Select Committee on Communities and Local Government Committee Written Evidence


Memorandum by Crosby, Formby & District Citizens Advice Bureau (CAB) (SRH 47)

  The Citizens Advice service helps people resolve their legal, money and other problems by providing free, independent and confidential advice, and by influencing policymakers.

  Sefton is a place of contrasts, from the seaside resort of Southport to the inner urban area of Bootle. Despite possessing some stunning coastline and rural areas, Sefton contains some of the most deprived communities in the North-West.

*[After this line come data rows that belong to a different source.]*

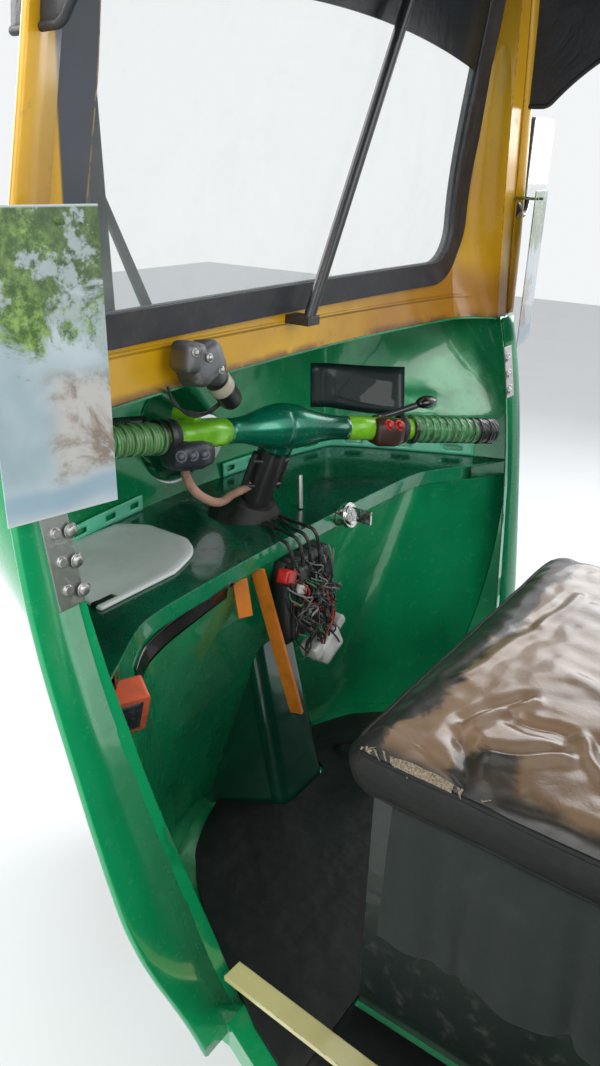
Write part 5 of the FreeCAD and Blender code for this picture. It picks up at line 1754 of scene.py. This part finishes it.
def make_brake_lever():
    """Curved brake lever with its round knob."""
    knob = at(14, -246, 936)
    rod = beside_bar(-1, (150, 12, 6), (168, 34, 8), (190, 48, 6))
    rod += [knob + Vector((0.004, 0.01, -0.002)), knob]
    put_tubes("brake_lever", [rod], 0.0052, "black", 4, "steering")
    rings = []
    lean = Vector((-0.25, -1, 0)).normalized()
    side, rise = square_to(lean)
    for number in range(13):
        angle = pi * (number + 0.3) / 12.6
        centre = knob - lean * (0.02 * cos(angle))
        rings.append(circle(centre, side * 0.0125, rise * 0.0095, sin(angle), 24))
    put(swept("brake_lever_knob", rings, "gloss_black"), "steering")


def make_controls():
    """Cover, castings, pods, buttons, bands, loom, brake lever and cables of the handlebar."""
    make_bar_cover()
    bar_ring("strap_left", 1)
    bar_ring("ring_right", -1)
    make_castings()
    make_buttons()
    loom = beside_bar(
        1, (176, -14, -34), (172, -16, -54), (148, -16, -78), (108, -10, -96)
    )
    loom += [axis_spot(832, 52, -10), axis_spot(836, 32, -6), axis_spot(842, 18, 0)]
    put_tubes("loom_hose", [loom], 0.006, "sheath", 5, "steering", ("loom_sheath",))
    make_brake_lever()
    stays = [
        [axis_spot(836, across), axis_spot(866, across), axis_spot(894, across * 0.92)]
        for across in (-CABLE_ACROSS, CABLE_ACROSS)
    ]
    put_tubes("column_cables", stays, 0.0052, "column", 4, "steering")
    clips = []
    for height in (842, 882):
        for face in (1, -1):
            clips.append([
                axis_spot(height, -CABLE_ACROSS, face * 3), axis_spot(height, 0, face * 20),
                axis_spot(height, CABLE_ACROSS, face * 3),
            ])
    put_tubes("column_clips", clips, 0.0032, "column", 3, "steering")


# Wiring


def loose_path(rng, start, end, sag, wander, count=6):
    """A line that hangs and wanders between two held points."""
    line = []
    for i in range(count + 1):
        share = i / count
        p = start.lerp(end, share)
        weight = 4 * share * (1 - share)
        p = p + Vector((
            rng.uniform(-wander, wander) * weight,
            rng.uniform(-wander, wander) * weight,
            -sag * weight + rng.uniform(-wander, wander) * weight * 0.5,
        ))
        line.append(p)
    return line


# Furthest forward, in x of the row frame, that a wire of the tangle bends between its two ends.
TANGLE_FRONT = 0.638


def make_wiring():
    """Connectors, relay and the tangle of thin wires under the tray's lip, with the cables that feed it."""
    rng = random.Random(11)
    groups = {name: [] for name in WIRE_COLOURS}
    order = ["wire_" + word for word in ("black", "black", "grey", "red", "black", "green", "black", "grey")]
    for number in range(64):
        start = at(rng.uniform(30, 44), rng.uniform(-40, 84), rng.uniform(712, 764))
        end = at(rng.uniform(24, 40), rng.uniform(-60, 46), rng.uniform(590, 700))
        line = loose_path(rng, start, end, rng.uniform(-0.006, 0.014), 0.021, count=7)
        line = [Vector((min(p.x, TANGLE_FRONT), p.y, p.z)) for p in line]
        groups[order[number % len(order)]].append([start, *line[1:-1], end])
    for name, lines in groups.items():
        put_tubes(name + "_tangle", lines, sizes().wire, name, 2, "cab")
    holders = blocks("fuse_holders", [
        ((48, 30, 742), (30, 44, 24), 3, (8, 6, 10)),
        ((50, -10, 728), (28, 36, 30), 3, (-12, 4, -8)),
        ((52, 24, 700), (30, 34, 22), 3, (14, -6, 4)),
        ((52, -24, 690), (26, 40, 26), 3, (-20, 8, 0)),
        ((54, 2, 664), (30, 46, 30), 3, (18, 0, 8)),
        ((54, -40, 650), (26, 30, 22), 3, (-30, 5, 0)),
        ((70, 0, 690), (34, 100, 130), 4, (0, 0, 0)),
    ], "fuses")
    put(holders, "cab", ("fuse_box",))
    relay = blocks("relay_case", [
        ((40, -26, 600), (36, 50, 38), 4, (-22, 6, 0)),
        ((40, 4, 604), (32, 20, 22), 2, (-22, 6, 0)),
    ], "white")
    put(relay, "cab")
    reds = blocks("red_connector", [
        ((40, 72, 752), (18, 30, 20), 2, (24, 0, 10)),
        ((36, -6, 706), (12, 16, 12), 2, (10, 0, 0)),
        ((38, -34, 676), (14, 12, 20), 2, (-16, 0, 0)),
    ], "red")
    put(reds, "cab")
    pales = blocks("pale_connectors", [
        ((40, -58, 622), (18, 26, 16), 2, (-30, 0, 0)),
        ((36, 46, 724), (14, 20, 14), 2, (20, 0, 0)),
        ((36, 14, 678), (12, 20, 14), 2, (-14, 0, 0)),
    ], "white")
    put(pales, "cab")
    feeds = []
    for y0, y1, bend in ((18, 40, 8), (2, 22, -6), (-12, 0, 4), (30, 62, -4)):
        feeds.append([
            at(118, y0, 794), at(104, y0 + bend, 794.5), at(84, (y0 + y1) / 2, 795),
            at(62, y1, 798), at(44, y1 + 2, 797), at(37, y1, 776), at(40, y1 - 6, 740),
        ])
    put_tubes("feed_cables", feeds, 0.0026, "wire_black", 3, "cab")
    post = [at(116, -62, 791), at(119, -65, 815), at(124, -70, 840)]
    put_tubes("tray_post", [post], 0.004, "zinc", 4, "cab")
    motor_leads = []
    for number in range(4):
        side = number * 3
        motor_leads.append([
            at(64, 172 - side, 1016), at(70, 190 - side, 1000), at(80, 214, 1006 - side),
            at(78, 244, 1020 + side), at(64, 262, 1046),
        ])
    put_tubes("wiper_leads", motor_leads, sizes().wire, "wire_black", 2, "cab")


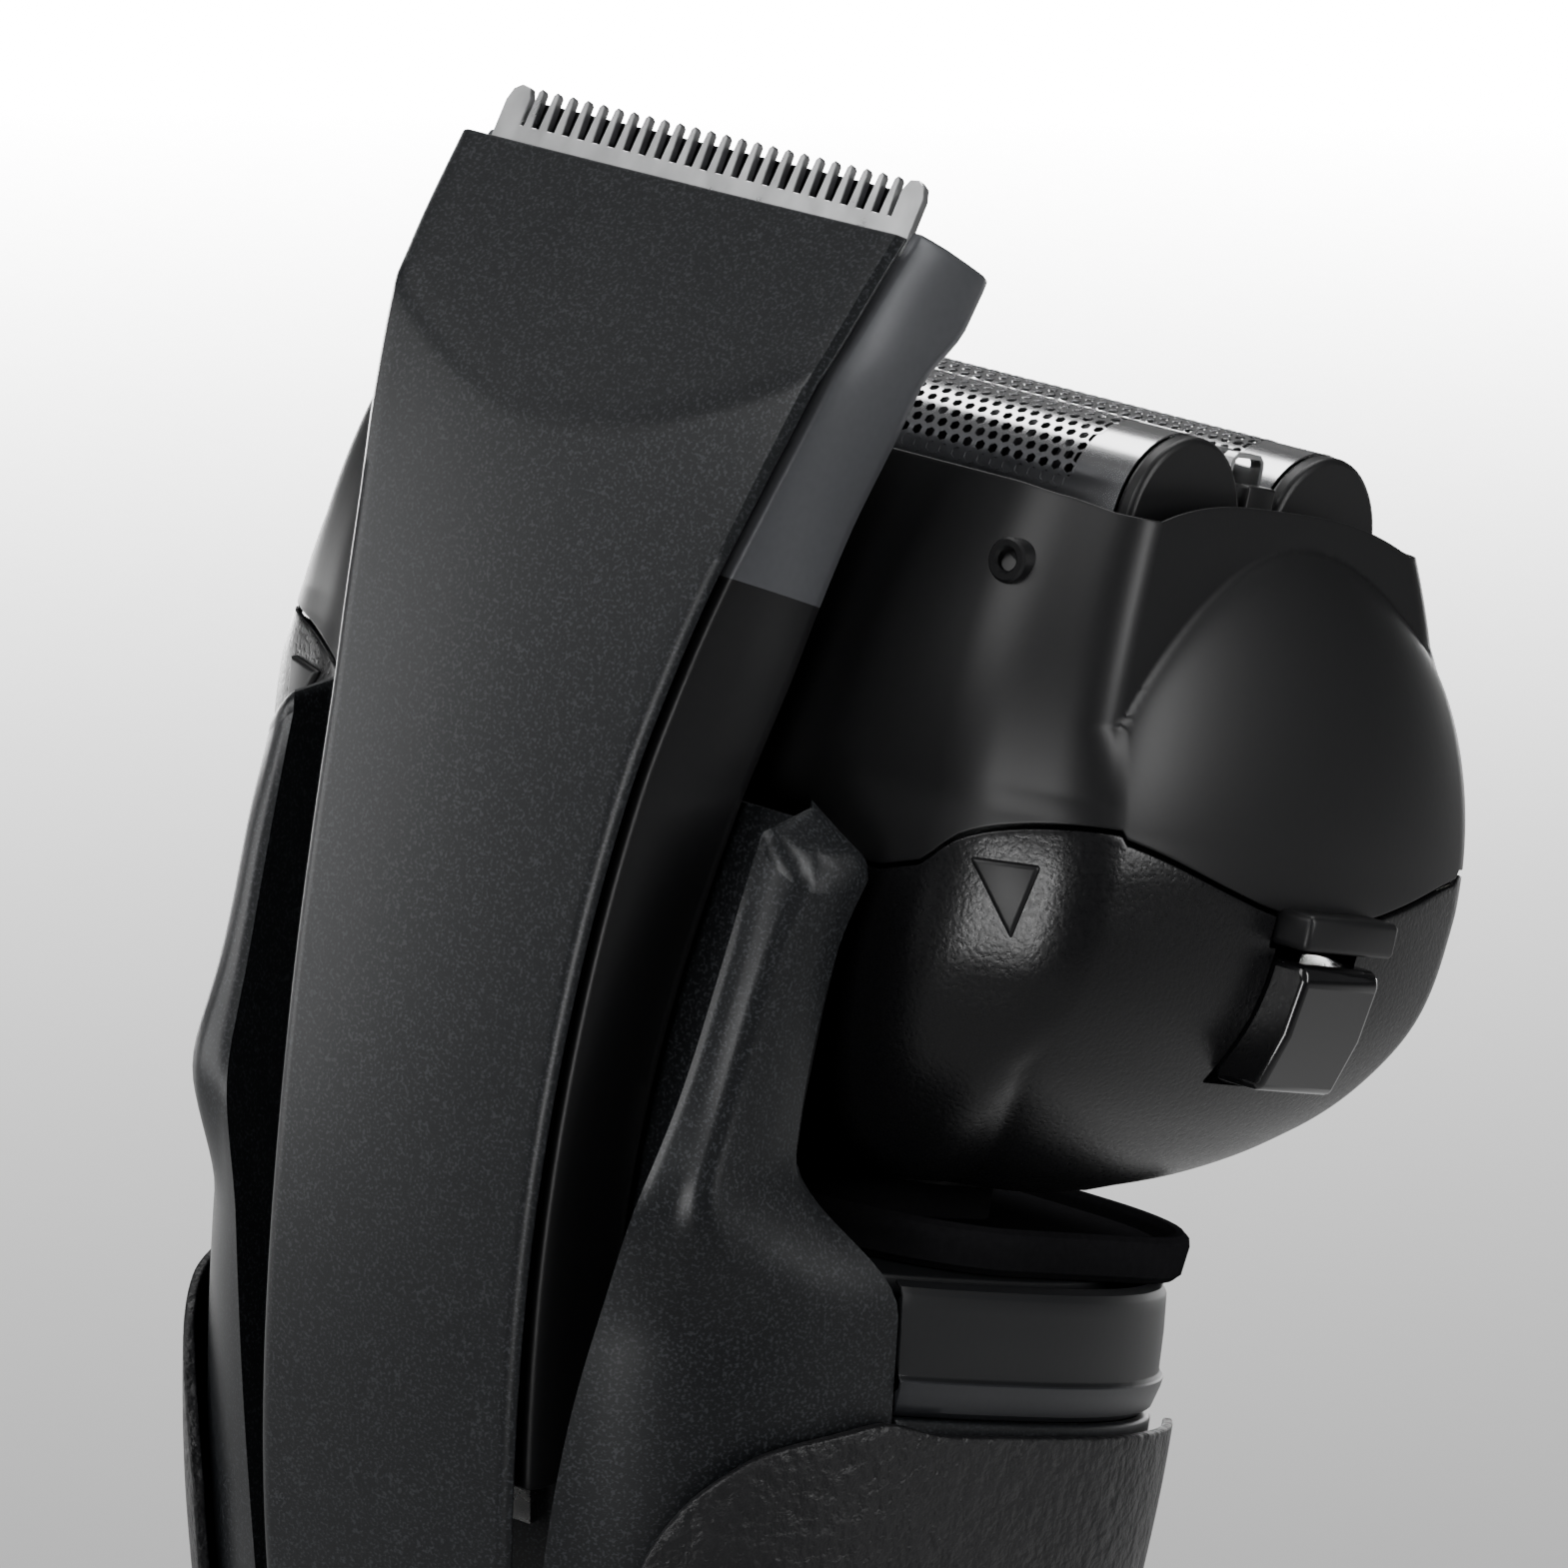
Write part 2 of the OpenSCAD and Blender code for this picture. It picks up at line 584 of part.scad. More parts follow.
module release_button() {
  translate([0, button_y + button_half, 0]) rotate([90, 0, 0]) linear_extrude(2 * button_half)
    polygon([[31, -13.5], [34.5, -13.5], [35.4, -10], [36, -6.6], [35.6, -5.8], [31, -5.8]]);
}
module release_button_left() color("black") in_head() mirror([1, 0, 0]) release_button();
module release_button_right() color("black") in_head() release_button();
module release_springs() {
  color("silver") in_head() both_sides() translate([25.8, button_y, -9.6]) difference() {
    along_x(3.8, 4, false);
    translate([-1, 0, 0]) along_x(8, 2.8, false);
  }
}
deck_low = -6.6;
module drive_deck() {
  color("dimgray") in_head() difference() {
    translate([0, 0, deck_low]) linear_extrude(1.5) polygon(round_rect(25.5, 16.6, 3, 4));
    for (s = [-1, 1]) translate([0, s * foil_y, deck_low - 1]) cylinder(h = 4, d = 9.2);
  }
}
module drive_seals() {
  color("black") in_head() for (s = [-1, 1]) translate([0, s * foil_y, deck_low]) difference() {
    cylinder(h = 1.9, d = 9.2);
    translate([0, 0, -1]) cylinder(h = 4, d = 4 + 2 * stroke + 2 * plain);
  }
}
module linear_motor() {
  color("silver") in_head() difference() {
    union() {
      block(-19, 19, -12.6, 9.6, pivot_z + 5.6, -8.4);
      block(-14, 14, -14, 11, -11.6, -9.2);
    }
    for (s = [-1, 1]) block(-6, 6, s * foil_y - 3, s * foil_y + 3, -10.8, -8);
  }
}

// ---------- foil frame and cassette ----------
frame_wall = 1.3;
bar_top = -3.3;           // just under the frame's lower edge
boss_d = 2.6;
module at_bosses() {
  for (s = [-1, 1], t = [-1, 1])
    translate([s * 22, t > 0 ? 17.55 : -18.55, 13.6]) rotate([t * 90, 0, 0]) children();
}
module foil_frame() {
  rows = [0, 0.2, 0.42, 0.64, 0.84, 0.95, 1];
  function top(p) = is_end(p) ? top_z : rim_z;
  body = [for (u = rows) [for (p = head_outline)
    head_point(p, mix(seam(p) + seam_gap, top(p), u))]];
  outer = concat([for (j = [0 : 5]) body[j]], [inset(body[6], 0.7, true)]);
  inner = [for (j = [0 : 6]) inset(body[j], frame_wall, true)];
  color("black") in_head() difference() {
    plate(outer, inner, closed = true);
    at_bosses() cylinder(h = 8, d = boss_d + 2 * run_fit, center = true);
  }
}
module catch_bars() {
  color("black") in_head() both_sides()
    block(33.7, 36, button_y - bar_half, button_y + bar_half, -5, bar_top);
}
module frame_bosses() {
  color("black") in_head() at_bosses() difference() {
    cylinder(h = 2.2, d = boss_d, center = true);
    translate([0, 0, -1.2]) cylinder(h = 0.7, d = boss_d / 2);
  }
}
tray_low = 8;
module cassette_tray() {
  color("black") in_head() difference() {
    block(-25.4, 25.4, -13, 13, tray_low, 10.4);
    block(-24.6, 24.6, -12.2, 12.2, tray_low - 1, 11.4);
  }
}
foil_t = 0.3;
module arch(r, half, z0) {
  intersection() {
    translate([0, 0, foil_z]) along_x(2 * half, 2 * r);
    block(-half, half, -r, r, foil_z, foil_z + r + 1);
  }
  block(-half, half, -r, r, z0, foil_z);
}
module foil(s) {
  in_head() translate([0, s * foil_y, 0]) difference() {
    arch(foil_r, foil_half, 10.4);
    arch(foil_r - foil_t, foil_half + 1, 9);
  }
}
module foil_front() color("lightgray") foil(-1);
module foil_rear() color("lightgray") foil(1);
module foil_caps() {
  color("black") in_head() {
    both_sides() for (s = [-1, 1]) translate([foil_half + 0.6, s * foil_y, 0])
      arch(foil_r - 0.1, 0.6, 11);
    both_sides() block(foil_half, foil_half + 1.2, -1.4, 1.4, 11, 20);
  }
}
slit_top = 21.4;
module slit_comb() {
  color("silver") in_head() difference() {
    block(-24, 24, -1.35, 1.35, 10.5, slit_top);
    block(-26, 26, -1.05, 1.05, 9, slit_top - 0.4);
    for (i = [0 : 21]) translate([-22.6 + i * 2.15, 0, slit_top]) cube([1.2, 2, 1.6], center = true);
  }
}
module cutter_carrier() {
  color("ivory") in_head() difference() {
    block(-22, 22, -11.6, 11.6, 3, 4.6);
    for (s = [-1, 1]) translate([0, s * foil_y, 2]) cylinder(h = 4, d = 8);
  }
}
cutter_half = 22.4;
blades = 15;
module cutter(s) {
  r = foil_r - foil_t - plain;
  in_head() translate([0, s * foil_y, 0]) {
    block(-cutter_half, cutter_half, -2.2, 2.2, 6.4, 9.4);
    for (i = [0 : blades - 1])
      translate([(cutter_half - 0.4) * (2 * i / (blades - 1) - 1), 0, 0])
      intersection() {
        translate([0, 0, foil_z]) along_x(0.8, 2 * r);
        block(-1, 1, -r, r, foil_z - 1, foil_z + r);
      }
    block(-cutter_half, cutter_half, -3.6, 3.6, 9.4, foil_z - 1);
  }
}
module cutter_front() color("silver") cutter(-1);
module cutter_rear() color("silver") cutter(1);
module cutter_middle() {
  color("silver") in_head() block(-22, 22, -0.7, 0.7, 6.4, slit_top - 0.8);
}
module shaft(s) {
  in_head() translate([0, s * foil_y, -8.2]) {
    cylinder(h = 14.6, d = 4);
    translate([0, 0, 12.9]) cylinder(h = 1.7, d = 6.4);
  }
}
module drive_shaft_front() color("white") shaft(-1);
module drive_shaft_rear() color("white") shaft(1);

front_housing();
rear_housing();
spine_plate();
shoulder_collar();
shoulder_deck();
neck_plate();
grip_left();
grip_right();
front_panel();
button_bezel();
power_button();
base_cap();
charge_socket();
charge_pins();
battery_cell();
battery_cradle();
circuit_board();
display_module();
housing_screws();
neck_bearing();
slide_rail();
trimmer_cover();
trimmer_frame();
trimmer_comb();
trimmer_cutter();
trimmer_screws();
neck_yoke();
gimbal_ring();
gimbal_pins();
pivot_block();
head_base();
drive_deck();
linear_motor();
drive_seals();
unlock_marks();
release_button_left();
release_button_right();
release_springs();
foil_frame();
catch_bars();
frame_bosses();
cassette_tray();
foil_front();
foil_rear();
slit_comb();
foil_caps();
cutter_carrier();
cutter_front();
cutter_rear();
cutter_middle();
drive_shaft_front();
drive_shaft_rear();
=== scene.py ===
# %% [markdown]
# # A foil shaver with its trimmer raised
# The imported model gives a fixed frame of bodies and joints. This notebook makes
# every visible surface around it, one piece after another. The shapes are worked
# out in millimetres, as on a drawing, and scaled to metres when a mesh is placed.

# %% Load the frame
import math

import bpy
from mathutils import Matrix, Vector


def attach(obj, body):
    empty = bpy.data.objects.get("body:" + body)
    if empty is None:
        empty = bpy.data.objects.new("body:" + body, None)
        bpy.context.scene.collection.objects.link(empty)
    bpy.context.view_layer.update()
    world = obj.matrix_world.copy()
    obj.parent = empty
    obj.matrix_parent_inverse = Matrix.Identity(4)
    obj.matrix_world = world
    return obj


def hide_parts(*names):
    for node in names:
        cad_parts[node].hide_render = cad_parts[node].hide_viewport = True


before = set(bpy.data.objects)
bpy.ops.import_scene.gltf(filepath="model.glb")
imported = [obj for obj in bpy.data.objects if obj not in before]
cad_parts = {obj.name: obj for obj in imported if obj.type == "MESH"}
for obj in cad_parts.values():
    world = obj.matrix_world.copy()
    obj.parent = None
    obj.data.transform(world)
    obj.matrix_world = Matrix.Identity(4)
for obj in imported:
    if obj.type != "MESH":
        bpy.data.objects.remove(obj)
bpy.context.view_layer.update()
MM = 0.001

# %% [markdown]
# The head and the shoulder lean forward by 15 degrees, so both are drawn in the
# head's own axes: x across, y to the back, z up the head, with the origin at the
# corner seams. One function carries such a point into the shaver's frame.

# %% The leaning axes of the head
LEAN = math.radians(15)
HEAD_FWD, HEAD_Z = 10.5, 139.0


def turn_to_head(v):
    x, y, z = v
    return Vector((x, y * math.cos(LEAN) - z * math.sin(LEAN),
                   y * math.sin(LEAN) + z * math.cos(LEAN)))


def in_head(x, y, z):
    return turn_to_head((x, y, z)) + Vector((0, -HEAD_FWD, HEAD_Z))


def clamp(value, low=0.0, high=1.0):
    return max(low, min(high, value))


def mix(a, b, t):
    return a + (b - a) * t


def smooth(t):
    t = clamp(t)
    return t * t * (3 - 2 * t)


print("corner seams' origin in mm:", [round(v, 1) for v in in_head(0, 0, 0)])

# %% [markdown]
# A long lens from behind and to one side flattens the shaver and keeps its edges
# calm. A target could steer the camera, but it rolls a little as well, so its axes
# are worked out from three angles about the leaning head: yaw, rise and roll.

# %% Camera
YAW, RISE, ROLL = math.radians(36.5), math.radians(4.7), math.radians(12.35)
VIEW_WIDTH, DISTANCE, SENSOR = 90.5, 700.0, 36.0
AIM_RIGHT, AIM_DOWN = 5.94, 4.09

away = Vector((-math.sin(YAW) * math.cos(RISE), math.cos(YAW) * math.cos(RISE),
               math.sin(RISE)))
level = Vector((-math.cos(YAW), -math.sin(YAW), 0))
upright = away.cross(level)
right = turn_to_head(level * math.cos(ROLL) + upright * math.sin(ROLL))
up = turn_to_head(upright * math.cos(ROLL) - level * math.sin(ROLL))
away = turn_to_head(away)
aim = in_head(0, 16, 0) + right * AIM_RIGHT - up * AIM_DOWN

camera_data = bpy.data.cameras.new("camera")
camera_data.sensor_width = SENSOR
camera_data.lens = SENSOR * DISTANCE / VIEW_WIDTH
camera_data.clip_start, camera_data.clip_end = 0.05, 20
camera = bpy.data.objects.new("camera", camera_data)
bpy.context.collection.objects.link(camera)
place = Matrix((right, up, away)).transposed().to_4x4()
place.translation = (aim + away * DISTANCE) * MM
camera.matrix_world = place
bpy.context.scene.camera = camera
print("lens", round(camera_data.lens, 1), "mm")

# %% [markdown]
# Dark plastic shows its form by what it reflects, so the lights are large and
# soft: a broad one over the trimmer's side, a strip along each flank for a sheen
# on the edges, and a pale room. The floor sweeps up into a wall behind.

# %% Lights and floor


def soft_light(name, place, aim_at, width, height, power):
    data = bpy.data.lights.new(name, "AREA")
    data.shape = "RECTANGLE"
    data.size, data.size_y, data.energy = width, height, power
    light = bpy.data.objects.new(name, data)
    bpy.context.collection.objects.link(light)
    light.location = place
    light.rotation_mode = "QUATERNION"
    light.rotation_quaternion = (Vector(place) - Vector(aim_at)).to_track_quat("Z", "Y")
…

Currently 8 of the 22 wards in Sefton are classed as Super Output Areas (SOA's). (Indices of deprivation).

  The 1995 Merseyside House Condition Survey estimated that 13.5% of private housing in Sefton was unfit, against the regional average of 7.5%. There is ongoing work to tackle the major housing issues linked with deprivation and affordability.

  In housing terms, the diversity of Sefton's communities is equally apparent:

    The north of the Borough features predominantly private sector housing in owner occupation or private renting. The condition of some private sector housing gives serious cause for concern, as does the concentration of houses in multiple occupation (HMO). In addition house and land prices have increased in line with national trends, leading to a shortage of affordable housing.

    The south of Sefton is dominated by heavy industry, pre 1919 private dwellings and more modern local authority stock. Disrepair, and non-compatible land uses are the main issues in this area. Low property values and negative equity are of increasing concern and housing markets have more in common with Liverpool and Knowsley than the north Sefton area. The reasons listed above are why South Sefton was designated as a Housing Market Renewal Area.

Presently, the housing stock in Sefton totals 121,777 dwellings comprising:
*Local Authority stock 13,210
RSL stock7,137

Private rented10,143
Owner occupied91,287

*Due to transfer to `One Vision' Housing Association at the end of the year.

Taken from Sefton MBC website—www.sefton.gov.uk

  In 2005-06 10,086 enquiries were dealt with at Crosby, Formby and District CAB. 10% concern housing issues, of which, 23% were from private landlord tenants and 13% of these were around the issues of threatened homelessness. It is therefore clear that enquiries from the private rented sector are disproportionate to the number of private tenants in the local area.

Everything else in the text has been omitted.